Lanjutnya, kepala perwakilan Dinas Kehutanan Provinsi Sultra Unit Pelaksana Teknis – Kesatuan Pengelolaan Hutan (UPTD KPH) Unit VII Pulau Muna juga ikut memberikan komentar di salah satu media lokal bahwa kegiatan penambangan galian c dan pengelolaan AMP PT MPS telah meramba hutan lindung mangrove dalam pembangunan pelabuhan jetty/terminal khusus perusahaan tersebut.
“Kami beberapa kali melakukan unjuk rasa terkait perkembangan aduaan, terakhir kami demo awal bulan november 2020 dan Polres Muna melalui Kasat Reskrim Iptu Hamka selalu berdalil bahwa sejauh ini laporan kami sedang dalam tahap pemeriksaan beberapa instansi termasuk direktur PT MPS, kemudian mengatakan saat ini kami sedang sibuk kamtibmas pilkada muna dan itu kami maklumi. Tapi saat ini kan Pilkada sudah selesai dan durasi waktu aduan yang kami sampaikan sudah hamper satu tahun. Namun belum ada progres terkait dengan perkembangan aduan kami. Ini kan patut diduga ada kongkalinkong antara Polres Muna dengan PT MPS”, kesal Arifuddin.
“Kasus yang kami adukan pada awal bulan juli tahun 2020 itu belum memiliki titik terang dan kami menggangap polres muna tidak kooperatif dengan kami bahkan untuk berbagi informasi perkembangan aduaan kami tersebut”, sambungnya.
Atas hal ini, LSM Gerak Sultra berharap agar Kapolda Sultra segera melakukan supervisi kepada Polres Muna terkait aduaan yang disampaikan sejak tahun 2020 lalu dan meminta Kapolda Sultra segera mencopot Kasat Reskrim Polres Muna yang dinilai gagal dalam menerapkan supremasi hukum di Muna.
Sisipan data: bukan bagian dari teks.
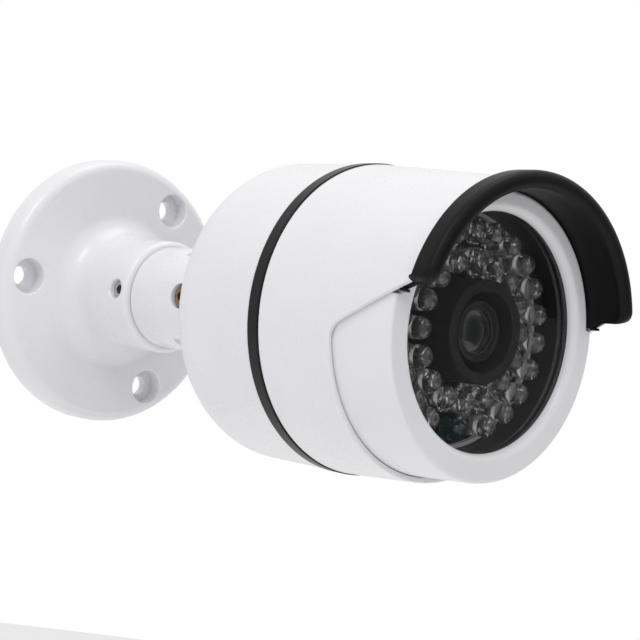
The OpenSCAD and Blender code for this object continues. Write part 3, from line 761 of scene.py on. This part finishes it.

Sementara itu, kepala syahbandar Raha saat dikonfirmasi ia mengaku tidak tahu menahu tentang keberadaan jetty milik PT MPS di Desa Lasalepa. Ia bahkan baru mendengar dari konfirmasi awak media ini terkait aktivitas jetty di Desa Lasalepa itu.
“Kalau saya baru dapat informasi ini kalau jetty di Motewe. Nanti saya suruh anggota saya untuk cek. Karena sampai saat ini selama saya bertugas mulai dari bulan 9 cuman satu tersus yang ada di wilayah kerja saya. Cuma pertamina. Kalau ada yang begitu nanti saya suruh anggota saya untuk cek”, kata Kepala syahbandar Raha melalui sambungan telepon selulernya.